Regarding the movie's ultimate message, it's a message that will undoubtedly heavily polarize viewers' opinions. Without giving too much away, on the one hand, Tomorrowland's delivered ending message is a very heartwarming one focussing on believing in yourself along with other positive aspects that are just typical Disney optimism. On the other hand, there are easily going to be a lot of viewers who will find the ending message very unimaginative and overly Disney-clichee since there are dozens of movies that told you the exact same thing a hundred times already.
|The face that some viewers will get during the final act.|
|Frank, Casey and Athena make for a nice varied trio of protagonists.|
What doesn't fare that well is the movie's main villain, David Nix, played by Hugh Laurie.
What initially doesn't work here is somewhat of a "Ben-Kingsley-effect", meaning that even though the villain's identity is cleary supposed to be a big mystery throughout most of the movie, it's painstakingly obvious who the main villain is (or will be) right from the start.

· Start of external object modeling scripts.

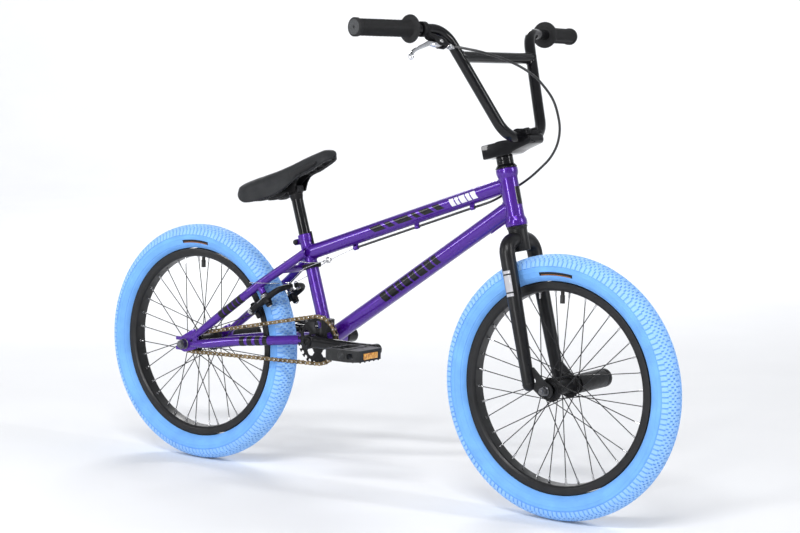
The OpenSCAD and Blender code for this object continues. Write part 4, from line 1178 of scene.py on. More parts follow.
def make_peg(word, c, y, length, bore, body):
    r = 19
    shape = turned(c, Y, [
        (bore, y), (r - 0.6, y), (r, y + 0.8), (r, y + length - 14.2), (r - 0.7, y + length - 13.8),
        (r - 0.7, y + length - 12.8), (r, y + length - 12.4), (r, y + length - 1.6), (r - 1.6, y + length),
        (r - 4.5, y + length), (r - 5.5, y + length - 1.2), (r - 5.5, y + 6), (bore, y + 6),
    ], 0.5, ring=True, steps=80)
    hole = turned(c + Y * (y + length - 8), (0, 0, 1), [(0, 0), (2.5, 0), (2.5, 40), (0, 40)], 0, steps=24)
    add(f"{word}_peg_tube", carved(shape, [hole]), body, "black_metal", [f"{word}_peg"])


# ---------- drivetrain ----------


def chain_loop():
    """Pitch points of the chain, one after the other round both toothed wheels."""
    small, big = 18.57, 50.66
    reach = BRACKET - REAR
    tilt = math.atan2(reach.z, reach.x)
    length = math.hypot(reach.x, reach.z)
    lean = math.asin((big - small) / length)
    run = length * math.cos(lean)
    spans = [run, big * (math.pi + 2 * lean), run, small * (math.pi - 2 * lean)]
    count = 2 * round(sum(spans) / 12.7 / 2)
    out = []
    for i in range(count):
        s = sum(spans) * i / count
        if s < spans[0]:
            a = math.pi / 2 + lean
            x = small * math.cos(a) + s * math.cos(lean)
            z = small * math.sin(a) + s * math.sin(lean)
        elif s < spans[0] + spans[1]:
            a = math.pi / 2 + lean - (s - spans[0]) / big
            x, z = length + big * math.cos(a), big * math.sin(a)
        elif s < sum(spans[:3]):
            a = -math.pi / 2 - lean
            t = s - spans[0] - spans[1]
            x = length + big * math.cos(a) - t * math.cos(lean)
            z = big * math.sin(a) + t * math.sin(lean)
        else:
            a = -math.pi / 2 - lean - (s - sum(spans[:3])) / small
            x, z = small * math.cos(a), small * math.sin(a)
        c, d = math.cos(tilt), math.sin(tilt)
        out.append(Vector((REAR.x + x * c - z * d, -CHAINLINE, REAR.z + x * d + z * c)))
    return out


def link_plate(a, b, y, thick, end_r, waist):
    """A chain side plate, round at both ends and narrower between."""
    d = (b - a).normalized()
    up = Y.cross(d)
    half = (b - a).length / 2
    outline = arc(
        end_r, -105, 105, 8, (half, 0),
    ) + [(0, waist)] + arc(end_r, 75, 285, 8, (-half, 0)) + [(0, -waist)]
    return extruded((a + b) / 2 + Y * y, up.cross(Y), up, outline, -thick / 2, thick / 2)


def make_chain():
    points = chain_loop()
    plates = []
    pins = []
    for i, a in enumerate(points):
        b = points[(i + 1) % len(points)]
        y = 2.7 if i % 2 else 3.9
        for side in (-1, 1):
            plates.append(link_plate(a, b, side * y, 1.0, 4.2, 3.1))
        pins.append(
            turned(a, Y, [(0, -5), (1.5, -5), (1.8, -4.7), (1.8, 4.7), (1.5, 5), (0, 5)], 0, steps=12)
        )
        pins.append(
            turned(a, Y, [(1.9, -2.1), (3.85, -2.1), (3.85, 2.1), (1.9, 2.1)], 0.3, ring=True, steps=16)
        )
    add("chain_plates", join(*plates), "frame", "chain_steel", ["chain"], bevel=0.15)
    add("chain_pins", join(*pins), "frame", "steel")


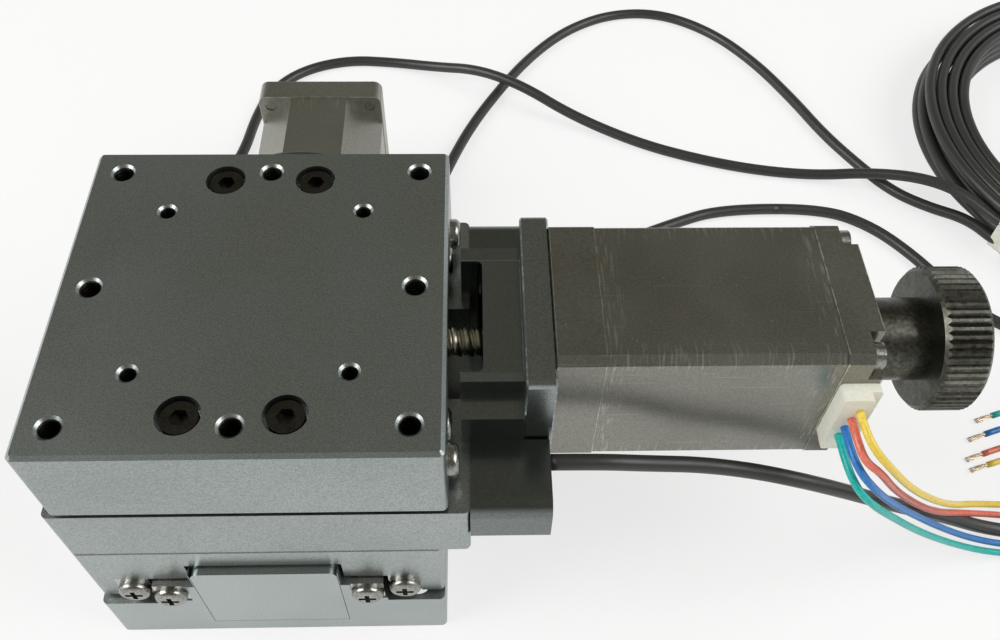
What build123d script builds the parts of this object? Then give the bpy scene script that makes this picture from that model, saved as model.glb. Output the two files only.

With Hugh Laurie being presented as the leader of Tomorrowland and Tomorrowland's security droids trying to prevent our heroes from getting there for the entire movie, one doesn't have to be a rocket scientist to figure out who the villain is.
It's therefore a no-brainer that the intended villain reveal in the movie's final act has as good as no shocking effect whatsoever. It doesn't help that Hugh Laurie's performance as David Nix is also quite short-lived and very forgettable.
|Oh dear. I wonder who the villain is.|
Looking at the action and effects, Tomorrowland is mainly very well paced in its action segments and use of CGI-effects (up until the final act).
As already mentioned, with the story mainly being about the heroic trio trying to actually get to Tomorrowland, the Men-in-Black-ish vibe of secret Tomorrowland droids hunting them in present day gives way to nice and subtle use of effects and action.
Without overblowing those action scenes too much, the scenes are narratively placed very well so that they never tend to get boring. What additionally makes those moments exciting are the movie's numerous aforementioned futuristic gadgets.
Almost like out of a Ratchet & Clank game, the featured gadgets do great in combining serious scientific use along with plain goofy fun. Whether it's a bathtub that serves as an emergency rocket or a grenade that's able to freeze time within a created bubble, the futuristic gadgets and imagery do a great job in showcasing the movie's more serious science-fiction tones blended together with traditional Disney fun, all wrapped together and executed very well in the movie's great action scenes.
|Action scenes are well placed, tense and very entertaining.|
Overall, Tomorrowland is a flawed yet nevertheless enjoyable and fun adventure movie that unfortunately doesn't consequently pull through with its dynamic towards the final lackluster act.
With its trailers giving away so little about the movie's actual story, viewers are sure to be quite surprised about what Tomorrowland's story has in store for them. Being more about the journey to Tomorrowland than Tomorrowland itself, the movie has numerous strongly blent in vibes from other more adult movies like Men in Black or Terminator, which are smoothly and fittingly woven into the main family friendly plot and make the movie easily recommendable for both younger as well as older audiences.
Tomorrowland surely isn't going to make it into the rows of the best classic Disney adventures, but for what it's worth, it still offers enough new and welcome ideas to entertain audiences with. In a time in which sequels, reboots and remakes take over most the Hollywood movie industry, Tomorrowland's attempt of actually trying something "new" alone might be rightfully worth the price of admission for many movie goers.